Auch bei Rubber Tea habe ich den Eindruck, dass sie aus einer Vielzahl von Bands ihren eigenen Sound formen, nach und nach, aber sie behalten dabei immer auch das Gesamte im Blick. Ihre Songs gehen harmonisch auf. Eigenheiten wie der Verzicht auf überlange Songs, wie eigentlich im Prog üblich, oder kilometerlange instrumentale Soli (beides könnten sie ohne Weiteres) sind anscheinend bewusste Entscheidungen, die andeuten, dass sie wohl recht gut wissen, wo sie hinwollen.

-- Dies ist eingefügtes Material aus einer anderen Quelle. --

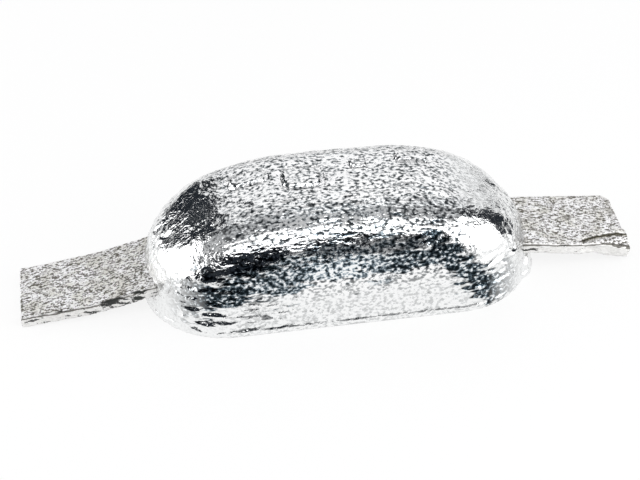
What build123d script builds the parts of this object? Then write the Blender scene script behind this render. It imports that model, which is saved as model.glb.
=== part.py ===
"""Weld-on hull anode: a zinc loaf cast round one flat steel strap.

The origin is the centre of the casting's flat back. +X runs along the strap and +Z points
away from the hull. Lengths are in millimetres and angles in degrees.
"""
import os
from math import asin, atan, cos, degrees, radians, sin, tan

from build123d import *

# Casting: plan, as it leaves the mould
casting_length = 200.0
casting_width = 90.0
end_flat = 4.0  # straight stretch across each end, between the round corners
rim_width = 1.4  # lip of zinc that spreads over the rim of the mould
rim_height = 2.6
rim_rounding = 1.0
wall_draft = 1.5  # lean of the walls, so that the loaf knocks out of the mould

# Casting: side view
casting_height = 57.5
crown_radius = 500.0  # long gentle arc along the top
crown_length = 65.0
end_wall_height = 21.7  # where the arcs that fall from the crown meet the end walls
shoulder_radius = 25.0  # rolled edge between the top and the walls

# Strap: rolled flat bar, with its levels measured at mid-thickness
strap_width = 41.0
strap_thickness = 6.5
strap_level = 16.8  # above the back, inside the zinc

# Left lug: cranked down to the plating, then eased back to lie along it
left_lug_length = 61.5  # clear of the zinc
left_crank_inset = 13.0  # the crank starts this far inside the zinc
left_crank_radius = 25.0
foot_length = 38.1
foot_angle = 5.6
foot_radius = 115.0
left_tip_gap = 0.3  # underside of the tip, above the plating

# Right lug: one straight slope, sheared a little off square
right_lug_length = 51.0
right_crank_inset = 7.5
right_crank_radius = 40.0
right_tip_gap = 7.4
shear_angle = 2.3
back_corner_radius = 5.0
crease_setback = 25.8  # the front corner is beaten down about a slanting crease
crease_angle = 18.0
corner_drop_angle = 32.0

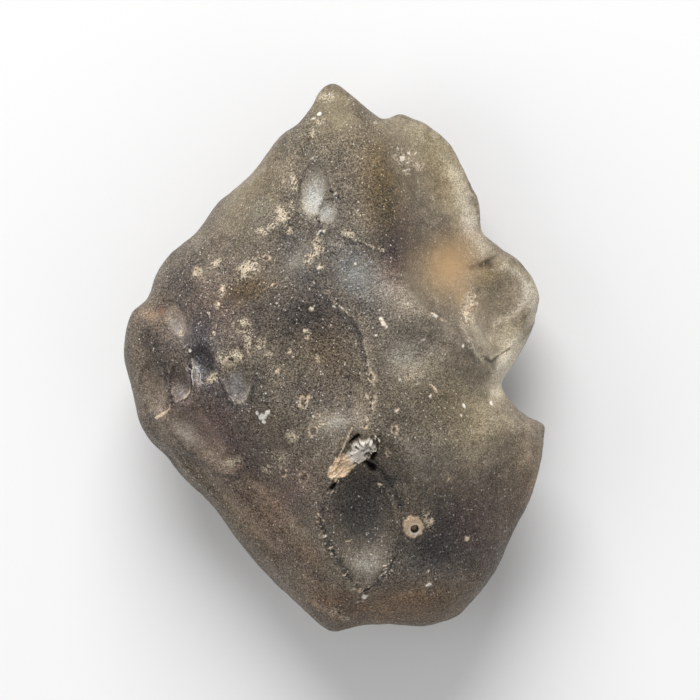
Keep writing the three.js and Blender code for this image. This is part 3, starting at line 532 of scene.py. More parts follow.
# Single grains and dabs: place, half length, half width, turn, whiteness from sand to white
DABS = [
    # peak and upper lobe
    ((-3.4, 26.2), 0.32, 0.17, 40, 1), ((-4.1, 25.7), 0.38, 0.1, 30, 0.7),
    ((6.4, 20), 0.34, 0.14, 0, 0.7), ((5.9, 21.3), 0.3, 0.22, 60, 0.7),
    ((6.6, 21.9), 0.18, 0.14, 0, 0.8), ((5.2, 21.7), 0.14, 0.1, 20, 0.6),
    ((5.5, 20.7), 0.12, 0.09, 60, 0.5), ((5.4, 22.4), 0.13, 0.09, 0, 0.7),
    ((6.9, 21), 0.16, 0.1, 40, 0.6), ((6.4, 20.8), 0.11, 0.09, 0, 0.8),
    ((4.7, 22.6), 0.1, 0.08, 0, 0.6), ((7.3, 21.8), 0.12, 0.08, 70, 0.5),
    # white splash below the bluish flute
    ((-9.8, -7.5), 0.52, 0.36, 20, 1), ((-9.2, -7), 0.4, 0.22, 50, 1),
    ((-10.4, -7.1), 0.28, 0.18, 100, 1), ((-9.6, -8), 0.26, 0.18, 0, 1),
    ((-9, -7.6), 0.1, 0.09, 0, 1),
    # middle
    ((3.7, 2.9), 0.52, 0.28, 120, 0.6), ((3.4, 3.4), 0.26, 0.2, 0, 0.8),
    ((4, 2.5), 0.2, 0.14, 60, 0.8), ((-4.3, 4.6), 0.28, 0.2, 120, 0.6),
    ((-4, 4.9), 0.2, 0.12, 30, 0.8), ((-1.9, 4.9), 0.14, 0.1, 0, 0.9),
    ((-2.2, 2.8), 0.22, 0.1, 60, 0.3), ((-4.8, 1.2), 0.26, 0.16, 90, 0.1),
    ((-5.2, 2.1), 0.14, 0.24, 20, 0.4), ((-6.7, -0.3), 0.26, 0.14, 0, 0.2),
    ((-6.4, -0.8), 0.14, 0.1, 0, 0.2), ((-3.7, -1.1), 0.32, 0.07, -40, 0.1),
    ((-8.1, -2.4), 0.24, 0.12, 0, 0.2), ((-8, -2.2), 0.1, 0.2, 0, 0.2),
    ((-3.4, 9.1), 0.32, 0.16, 30, 0.5), ((0.6, 9.7), 0.1, 0.1, 0, 0.6),
    ((2.9, 1.6), 0.12, 0.12, 0, 0.9), ((-0.9, 4.7), 0.3, 0.06, -45, 0.9),
    ((6.4, 5.2), 0.1, 0.08, 0, 0.9), ((6.8, 4.8), 0.12, 0.07, 30, 0.9),
    ((6.2, 4.6), 0.09, 0.07, 0, 0.8), ((5.6, -3.3), 0.2, 0.14, 0, 0.9),
    ((5.3, -6.7), 0.3, 0.12, 30, 0.3),
    # beside the right lobe
    ((9.5, 3.8), 0.32, 0.22, 150, 1), ((10.5, 3.3), 0.62, 0.09, 155, 0.3),
    ((9.1, 4), 0.2, 0.1, 10, 0.3), ((12.9, 3.3), 0.5, 0.1, 100, 0.3),
    ((13.9, 5.9), 0.34, 0.12, 70, 0.2), ((13.6, 5.1), 0.46, 0.13, 85, 0.2),
    ((13.2, 4.2), 0.42, 0.15, 60, 0.1), ((14.1, 5.1), 0.18, 0.09, 30, 0.3),
    ((12.9, 4.9), 0.16, 0.08, 100, 0.3), ((12.5, 0.4), 0.16, 0.24, -10, 0.8),
    ((9.3, -4.2), 0.62, 0.15, 130, 0.15), ((12.7, -6.2), 0.2, 0.3, 10, 1),
    ((12.4, -7.3), 0.12, 0.18, 20, 0.7), ((15.8, -5.8), 0.2, 0.26, 0, 0.9),
    ((8.9, -5.2), 0.12, 0.16, 0, 1), ((8.1, 1), 0.3, 0.09, 30, 0.9),
    # lower right
    ((11, -14.4), 0.22, 0.11, 120, 0.1), ((3.3, -15), 0.26, 0.09, 170, 0.1),
    ((3.9, -24), 0.32, 0.12, 30, 0.2), ((8.7, -26.1), 0.36, 0.18, 20, 0.9),
    ((8.7, -24.6), 0.26, 0.13, 60, 0.4), ((9, -19), 0.14, 0.3, 30, 0.3),
    ((13, -21), 0.32, 0.26, 30, 0.2), ((0.1, -21.3), 0.26, 0.08, 0, 0.1),
    ((1.6, -27.4), 0.36, 0.22, 20, 1),
    # left end
    ((-17.8, -0.1), 0.2, 0.2, 0, 1), ((-18.8, 1.9), 0.22, 0.12, 70, 0.2),
    ((-14.2, 6.8), 0.14, 0.3, 10, 0.2), ((-14.6, 5.1), 0.14, 0.26, 20, 0.2),
]
DAB_EDGE = (-0.05, 0.08)
DAB_HEIGHT = 0.08
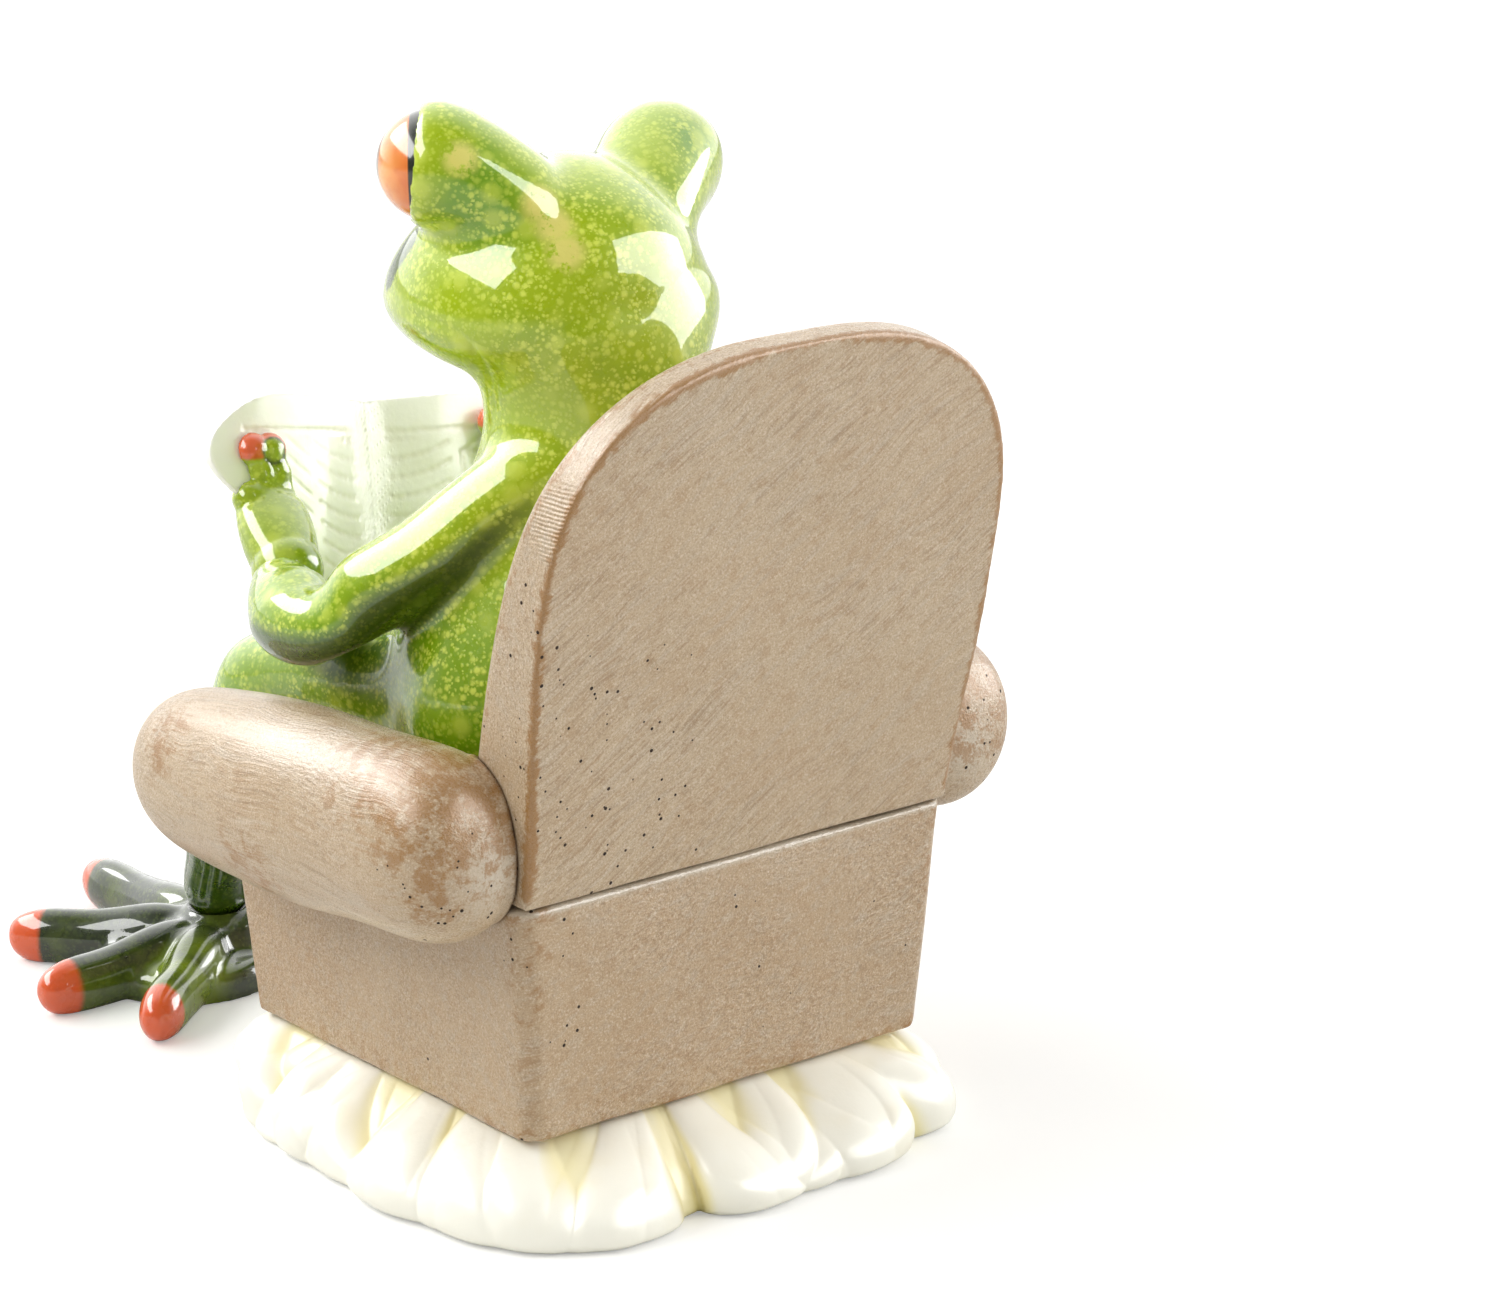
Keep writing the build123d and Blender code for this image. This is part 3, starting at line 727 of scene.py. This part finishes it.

Und kreativ sind sie ja eh – das beweisen auch heute Abend Momente wie „Welcome to Sunville“, das in ein wirres Bläserintermezzo ausartet. Freejazz, wie er schriller nicht sein könnte, oder gleich der darauf folgende Titel „Superhexacatalyst“, ein Song, der groovend wie eine Acid-Blase durch den Orbit schwebt und den die Band sichtlich schelmisch abfeiert, ebenso wie das Publikum.

Outtro

Als gegen 22:00 Uhr der letzte Song verhallt, ist der Jubel hier eindeutig… und gefühlt endlos… 5 Minuten… 10 Minuten? Könnte ungefähr hinkommen. Es hört jedenfalls gefühlt gar nicht mehr auf… aber auch völlig zu recht: Rubber Tea haben live gehalten, was sie durch das Album versprochen haben und das ist schon eine ganze Menge – wenn auch ohne große Showeinlagen. Es war emotional packend und technisch spitze und ich bin mir sicher, wie auch immer ihre musikalische Reise weitergehen wird und wenn, wie man sagt das zweite Album den Ruf fest meißelt: von Rubber Tea darf man in Zukunft zumindest höchste Qualität erwarten, das wird wohl keiner abstreiten, der heute hier war.